Tacit Models and Mathematical Reasoning

In his famous book "Knowing and Being" Michael Polanyi writes: ... "I shall speak of contributions made to scientific thought by acts of personal judgement which cannot be replaced by the operations of explicit reasoning. I shall try to show that such tacit operations play a decisive part not only in the discovery, but in the very holding of scientific knowledge" [Polanyi, 1969]. The concept of "tacit knowledge" should be considered as a fundamental one for scientific reasoning. In our opinion, cognitive psychology has not dedicated enough attention to it. One may assume that the Piagetian influence and the information processing approach have played a certain role in hindering the progress of systematic research in that direction. In the present paper we intend to focus on one of the main aspects of tacit cognition, namely tacit models, but before continuing a remark is necessary. In Polanyi's conception, the process of sensegiving (conferring a unitary meaning on a certain conglomerate of data) is based on an act of integration which is basically tacit. "No explicit procedure can produce this integration," writes Polanyi [1969, p. 191]. In our opinion, these tacit operations are not, as a matter of fact, inaccessible to an explicit analysis. They are accountable in principle by resorting to adequate means. This is an hypothesis of fundamental practical importance: If the tacit process of integration leads to incorrect solutions, the remedial activity has the option of identifying and analysing these, initially hidden, mechanisms and submitting them to the individual's control "Tacit" does not mean, in our view, mysterious, irrational, genuinely unaccountable. It means only a way of increasing the productivity of the intellectual process. This is, in fact, the basic task of a mental model acting as a substitute for a complex, abstract, difficultly accessible original.
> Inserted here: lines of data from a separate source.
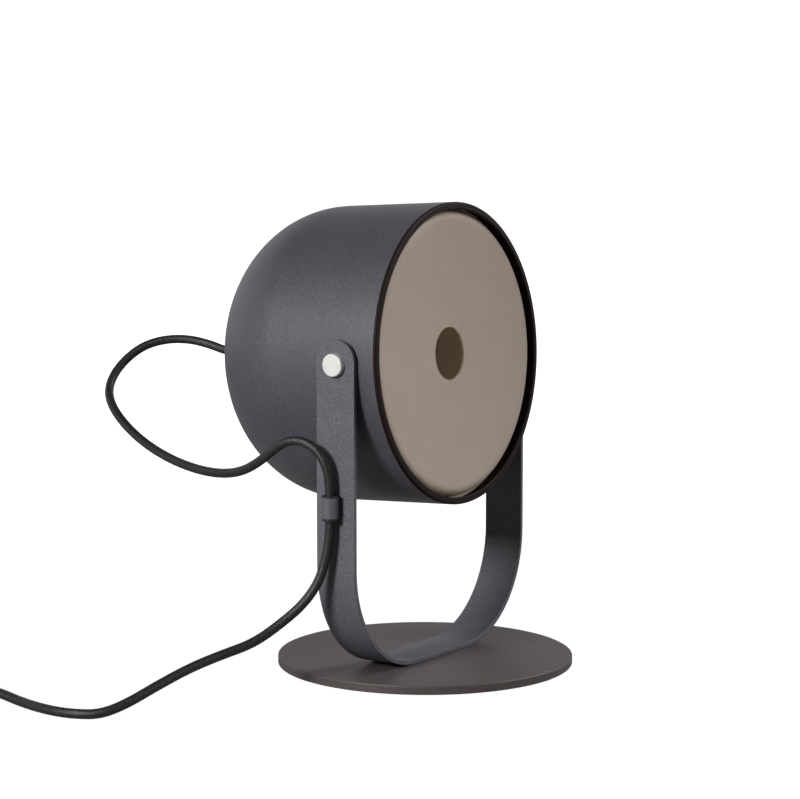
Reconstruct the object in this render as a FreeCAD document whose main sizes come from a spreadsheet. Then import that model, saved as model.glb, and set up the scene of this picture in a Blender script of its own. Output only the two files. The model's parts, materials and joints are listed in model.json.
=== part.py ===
"""Tabletop searchlight lamp, a FreeCAD macro in millimetres.

A deep dome shade hangs between the arms of a U-shaped strap yoke, which stands on a round
steel foot. The origin is the middle of the foot's underside, +Z is up and the lamp shines
towards -Y. Every piece of the head is drawn in the head's own frame, whose origin is the
middle of the tilt axis and whose -Y is the way the lamp shines, and is then tilted.
"""
import FreeCAD, Part
import math
import os
import re
import Sketcher

Vector = FreeCAD.Vector

SIZES = {
    # foot
    "base_diameter": 199.0,
    "base_thickness": 6.0,
    "base_edge_round": 0.9,
    "pad_diameter": 176.0,
    "pad_thickness": 1.3,
    "pad_proud": 0.5,
    "pad_clearance": 0.2,
    # yoke
    "yoke_inner_width": 202.6,
    "strap_width": 29.2,
    "strap_thickness": 3.0,
    "strap_bend_radius": 69.0,
    "strap_edge_round": 0.4,
    "strap_end_rise": 1.4,
    "pivot_height": 209.7,
    # welded studs that hold the yoke on the foot
    "stud_diameter": 4.0,
    "stud_spacing": 44.0,
    "stud_tip_inset": 0.1,
    "nut_flats": 7.0,
    "nut_height": 2.2,
    "stud_washer_diameter": 9.0,
    "stud_washer_thickness": 0.8,
    "counterbore_diameter": 12.0,
    "fastener_clearance": 0.05,
    # cable collar on the arm
    "clip_height": 119.4,
    "clip_length": 13.6,
    "clip_diameter": 11.2,
    "clip_standoff": 5.7,
    "clip_foot_width": 6.4,
    "clip_edge": 0.4,
    "clip_screw_diameter": 2.5,
    "clip_screw_head": 5.4,
    "clip_screw_head_height": 1.6,
    "clip_screw_reach": 1.4,
    "clip_screw_key": 1.6,
    # rubber bush that the collar holds the cord by
    "bush_wall": 0.9,
    "bush_fit": 0.05,
    "bush_top_flange": 11.2,
    "bush_top_height": 1.0,
    "bush_foot_flange": 10.2,
    "bush_foot_height": 1.4,
    "bush_round": 0.4,
    # cord
    "cord_diameter": 6.2,
    "cord_clearance": 0.05,
    # shade
    "shade_diameter": 200.0,
    "shade_depth": 164.4,
    "shade_wall": 1.5,
    "barrel_length": 85.0,
    "crown_bulge": 7.4,
    "pivot_setback": 28.2,
    "head_tilt": 2.4,
    # black ring pressed into the shade's mouth
    "trim_face": 4.6,
    "trim_depth": 2.0,
    "trim_round": 1.4,
    "trim_inner_round": 0.5,
    "trim_tongue": 1.2,
    "trim_tongue_length": 7.0,
    "trim_fit": 0.1,
    # tilt pivots
    "pivot_head_diameter": 15.0,
    "pivot_head_height": 3.6,
    "pivot_head_bevel": 0.5,
    "pivot_shank": 6.0,
    "pivot_shank_length": 15.0,
    "pivot_fit": 0.05,
    "face_gap": 0.05,
    "spacer_diameter": 16.0,
    "insert_diameter": 9.0,
    "insert_flange": 18.0,
    "insert_flange_height": 2.0,
    "insert_fit": 0.1,
    # diffuser and what holds it
    "diffuser_setback": 3.0,
    "diffuser_dish": 6.0,
    "diffuser_edge": 6.0,
    "diffuser_thickness": 1.6,
    "diffuser_skirt": 13.0,
    "diffuser_gap": 0.3,
    "diffuser_hole": 35.5,
    "ring_bore": 176.0,
    "ring_thickness": 1.5,
    "ring_skirt": 5.5,
    "ring_gap": 0.05,
    "clip_tongue_width": 8.0,
    "clip_tongue_thickness": 0.8,
    "clip_tongue_height": 4.4,
    "clip_tongue_gap": 0.3,
    # lamp holder, seated against the back of the shade
    "holder_diameter": 34.0,
    "holder_cap_length": 13.7,
    "holder_cap_plate": 2.2,
    "holder_wall": 1.6,
    "holder_skirt_length": 36.0,
    "holder_flange_diameter": 38.0,
    "holder_flange_length": 3.0,
    "holder_bore": 28.6,
    "insulator_thickness": 7.0,
    "shell_length": 22.0,
    "shell_wall": 0.5,
    "shell_gap": 0.2,
    "contact_diameter": 8.0,
    "contact_height": 1.0,
    # hollow threaded nipple
    "nipple_diameter": 10.0,
    "nipple_bore": 7.0,
    "nipple_inside": 9.7,
    "nipple_reach": 11.6,
    "nipple_nut_flats": 14.0,
    "nipple_nut_height": 3.0,
    # bulb, screwed in as far as the holder's contact
    "bulb_diameter": 60.0,
    "bulb_length": 103.0,
    "bulb_cone_angle": 68.0,
    "bulb_neck_diameter": 25.0,
    "bulb_neck_length": 5.0,
    "bulb_glass_wall": 0.8,
    "bulb_cap_diameter": 26.2,
    "bulb_contact_height": 3.0,
    "bulb_cap_wall": 0.4,
    "bulb_contact_diameter": 9.0,
    # cord grip behind the shade
    "grip_length": 20.0,
    "grip_flange_diameter": 18.0,
    "grip_flange_length": 4.0,
    "grip_shoulder_diameter": 14.0,
    "grip_shoulder_length": 8.0,
    "grip_tip_diameter": 8.8,
    "grip_seat": 0.1,
    # in-line switch, lying along Y
    "switch_centre_across": -243.0,
    "switch_centre_along": 221.0,
    "switch_length": 62.0,
    "switch_width": 26.0,
    "switch_corner": 10.0,
    "switch_split": 7.0,
    "switch_height": 16.0,
    "switch_wall": 2.0,
    "switch_cavity": 34.0,
    "switch_edge_round": 2.5,
    # rubber boots that the cord enters the switch by
    "boot_length": 22.0,
    "boot_seat": 1.5,
    "boot_fit": 0.05,
    "boot_root_diameter": 10.8,
    "boot_tip_diameter": 9.0,
    "boot_mouth_diameter": 7.4,
    "boot_flare": 10.0,
    "boot_rib_height": 0.5,
    "cord_entry_height": 6.5,
    "rocker_length": 17.0,
    "rocker_width": 10.6,
    "rocker_proud": 2.2,
    "rocker_pivot_height": 11.2,
    "rocker_pin_diameter": 2.4,
    "rocker_pin_length": 14.6,
    "rocker_gap": 0.4,
    "rocker_end_gap": 0.9,
    "rocker_tilt": 7.0,
    "rib_thickness": 2.0,
    "rib_width": 6.0,
    "terminal_length": 7.0,
    "terminal_width": 8.0,
    "terminal_height": 3.6,
    "terminal_offset": 12.0,
    "contact_strip": 0.4,
    "contact_width": 4.0,
    "contact_reach": 14.5,
    "contact_lift": 1.4,
    "contact_bend_start": 9.0,
    "contact_bend_end": 4.0,
    "rivet_shank": 1.5,
    "rivet_head": 2.8,
    "rivet_head_height": 0.6,
    "rivet_depth": 1.8,
    "rivet_fit": 0.05,
    "wire_bore": 2.0,
    "switch_screw_diameter": 2.5,
    "switch_screw_head": 4.8,
    "switch_screw_head_height": 1.6,
    "switch_screw_sink": 0.4,
    "switch_screw_length": 10.0,
    "switch_screw_across": 7.5,
    "switch_screw_along": 23.0,
    "switch_screw_key": 1.3,
    # put-away coil
    "coil_centre_across": -204.8,
    "coil_centre_along": 302.0,
    "coil_mean_radius": 35.1,
    "coil_rows": 2.0,
    "coil_round": 2.8,
    # flat two-pin plug, lying with its pins towards +X
    "plug_back": -160.0,
    "plug_along": 340.2,
    "plug_length": 46.0,
    "plug_width": 35.3,
    "plug_thickness": 13.7,
    "plug_shoulder_width": 15.0,
    "plug_slope": 9.0,
    "plug_edge_round": 2.0,
    "plug_corner_round": 4.0,
    "neck_length": 20.0,
    "neck_tail_diameter": 9.0,
    "neck_root_diameter": 12.4,
    "neck_sunk": 3.0,
    "neck_rib_width": 2.2,
    "neck_rib_pitch": 4.2,
    "neck_rib_height": 0.6,
    "pin_diameter": 4.0,
    "pin_length": 19.0,
    "pin_spacing": 18.6,
    "pin_tip_round": 1.2,
    "pin_core": 3.0,
    "pin_sleeve_length": 10.0,
    "pin_sleeve_diameter": 3.8,
    "pin_sleeve_fit": 0.05,
}

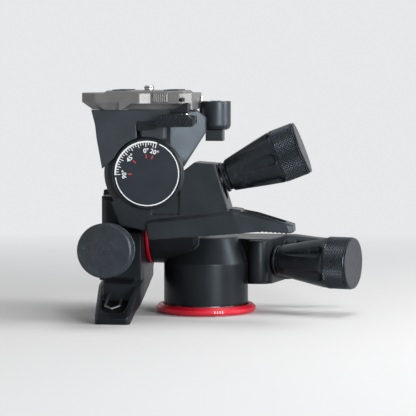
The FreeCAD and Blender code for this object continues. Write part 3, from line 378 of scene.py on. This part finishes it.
def scratchedCap(name):
    # thin crossing scratches over a dull dark disc
    look = {"colour": (0.014, 0.016, 0.0195), "smudged": (0.03, 0.034, 0.04), "scratch": (0.15, 0.16, 0.175),
            "gloss": 0.32, "lines": ((3.4 * mm, 0.0), (5.5 * mm, 3.0), (8.0 * mm, 7.0)), "lineDetail": 1.5,
            "lineRough": 0.5, "middle": 0.5, "thin": (0.0, 0.008), "keptSize": 0.9, "keptAt": (0.52, 0.66),
            "kept": (0.0, 0.3), "smudge": 6 * mm, "smudgeDetail": 5, "smudgeRough": 0.65,
            "smudgesAt": (0.35, 0.75), "smudges": (0.0, 0.6), "rough": (0.34, 0.52), "grain": 0.7 * mm,
            "strength": 0.2, "bump": 0.03 * mm, "edge": 1.2 * mm}
    material, tree, shader, place = startMaterial(name)
    coolGloss(shader, look["gloss"])
    lines = None
    for size, seed in look["lines"]:
        # a hair line where a cloud passes its middle value, kept in patches
        moved = mapped(tree, place, Location=(seed, seed, seed))
        cloud = noise(tree, moved, size, look["lineDetail"], look["lineRough"])
        off = maths(tree, "ABSOLUTE", maths(tree, "SUBTRACT", cloud, look["middle"]), 0)
        patches = noise(tree, moved, size * look["keptSize"], detail=2)
        kept = mapRange(tree, patches, look["keptAt"], look["kept"])
        thin = maths(tree, "MULTIPLY", mapRange(tree, off, look["thin"], (1.0, 0.0)), kept)
        lines = thin if lines is None else maths(tree, "MAXIMUM", lines, thin)
    smears = noise(tree, place, look["smudge"], look["smudgeDetail"], look["smudgeRough"])
    smudge = mapRange(tree, smears, look["smudgesAt"], look["smudges"])
    ground = mixColour(tree, smudge, look["colour"], look["smudged"])
    colourFrom(tree, shader, mixColour(tree, lines, ground, look["scratch"]))
    roughFrom(tree, shader, smudge, look["smudges"], look["rough"])
    grain = noise(tree, place, look["grain"], detail=3)
    bump(tree, shader, grain, look["strength"], look["bump"], softEdges(tree, look["edge"]))
    return material


def satinMetal(name, colour, metallic, rough, wear=0.3):
    look = {"cloud": 9 * mm, "cloudDetail": 5, "lighter": 1.25, "bright": 1.9, "patches": (0.35, 0.7),
            "rub": 0.4 * mm, "rubGrain": 2 * mm, "roughAt": (0.3, 0.7), "grain": 0.6 * mm, "strength": 0.25,
            "bump": 0.02 * mm, "edge": 0.4 * mm}
    material, tree, shader, place = startMaterial(name)
    shader.inputs["Metallic"].default_value = metallic
    cloud = noise(tree, place, look["cloud"], look["cloudDetail"])
    base = mixColour(tree, mapRange(tree, cloud, look["patches"]), colour, shade(colour, look["lighter"]))
    rubbed = maths(tree, "MULTIPLY", edgeWear(tree, look["rub"], place, look["rubGrain"]), wear)
    colourFrom(tree, shader, mixColour(tree, rubbed, base, shade(colour, look["bright"])))
    roughFrom(tree, shader, cloud, look["roughAt"], rough)
    grain = noise(tree, place, look["grain"], detail=3)
    bump(tree, shader, grain, look["strength"], look["bump"], softEdges(tree, look["edge"]))
    return material


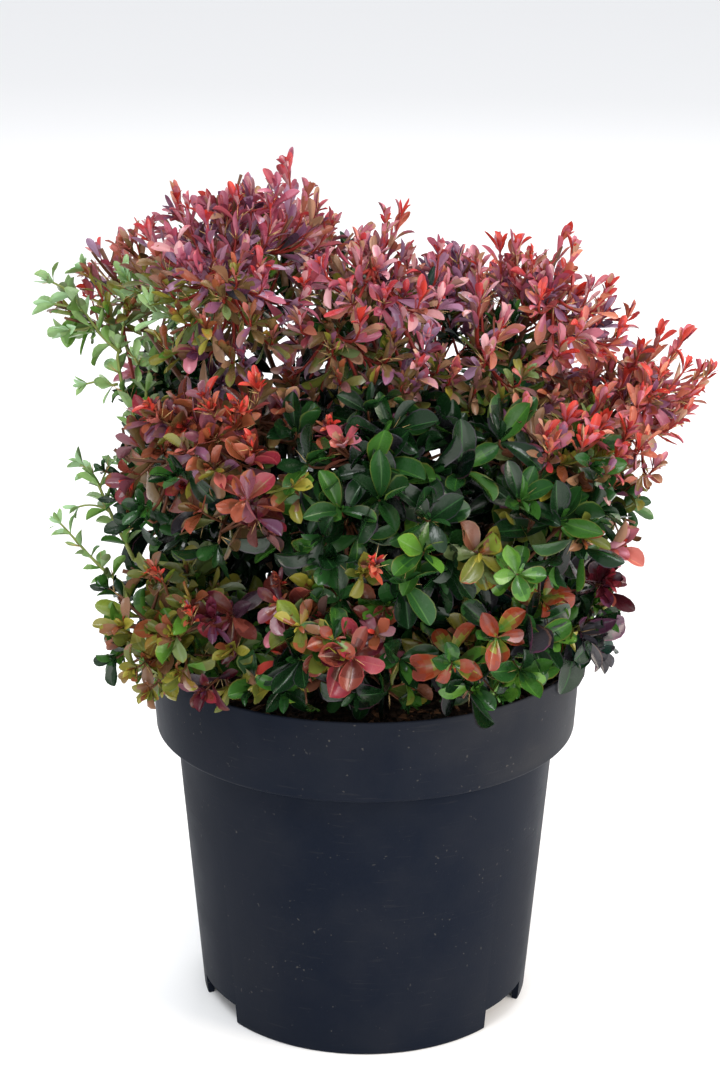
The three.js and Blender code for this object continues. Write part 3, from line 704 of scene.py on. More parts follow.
heights = np.linspace(STEM_FOOT - STEM_OVERRUN, STEM_FOOT + STEM_HEIGHT + STEM_OVERRUN, STEM_RINGS)
stem_path = np.array([stem_axis(height) for height in heights])
stem_radii = np.array([stem_radius(height) for height in heights])
stem_radii *= np.sqrt(np.clip((heights[-1] + 0.3 - heights) / STEM_ROUNDING, 0, 1))
points, ring, stem_faces = tubes([stem_path], [stem_radii], STEM_SIDES)
relief = STEM_RIDGES * np.abs(ripple(points * [1, 1, 0.3], 21, 3.2))
relief = relief + STEM_SWELLS * ripple(points, 22, 14) - STEM_SUNK
relief = relief * (stem_radii / STEM_RADIUS)[:, None]
stem_points = (points + ring * relief[..., None]).reshape(-1, 3)

bough_paths = []
for mass in masses:
    controls = mass["bough"]
    run_in = controls[0] - unit(controls[1] - controls[0]) * BOUGH_RUN_IN
    run_on = mass["inlet"] - mass["inward"] * BOUGH_RUN_ON
    line = curve(controls, np.linspace(0, 1, BOUGH_RINGS - 2))
    bough_paths.append(np.vstack([run_in, line, run_on]))
share = np.linspace(0, 1, BOUGH_RINGS)
bough_radii = np.tile(lerp(BOUGH_ROOT_RADIUS + 0.25, BOUGH_TIP_RADIUS, share), (len(masses), 1))
bough_radii[:, 0] *= BOUGH_COLLAR
points, ring, bough_faces = tubes(bough_paths, bough_radii, BOUGH_SIDES)
relief = BOUGH_RIDGES * ripple(points * [1, 1, 0.5], 23, 3.0)
relief = relief + BOUGH_SWELLS * ripple(points, 24, 9.0)
bough_points = (points + ring * relief[..., None]).reshape(-1, 3)
piece("stem_and_boughs", np.vstack([stem_points, bough_points]),
      np.vstack([stem_faces, bough_faces + len(stem_points)]), [bark_finish()], slot="bark",
      replaces=["main_stem"] + ["bough_" + mass["name"] for mass in masses])

# %% [markdown]
# ## Growing the crown
# Inside each mass the source grows a stem and six side twigs, each at the golden angle from the
# last, with random parts drawn from a small generator. The same generator and the same order of
# draws give the same limbs here. Finer shoots then grow from every limb by the same rule: one at
# each node, turned by the golden angle, bent up towards the light, and no longer than the
# mass's space allows.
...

A mental model makes an essential contribution in the integration process, in conferring a unitary and directly accessible sense on an ensemble of data. The process is considerably simplified and any conflict is avoided if the model imposes, tacitly, its constraints on the reasoning process. Mathematical concepts and operations are basically abstract, formal constructs. Their meaning and their coherence are not guaranteed by empirical evidence but rather by axiomatic constraints.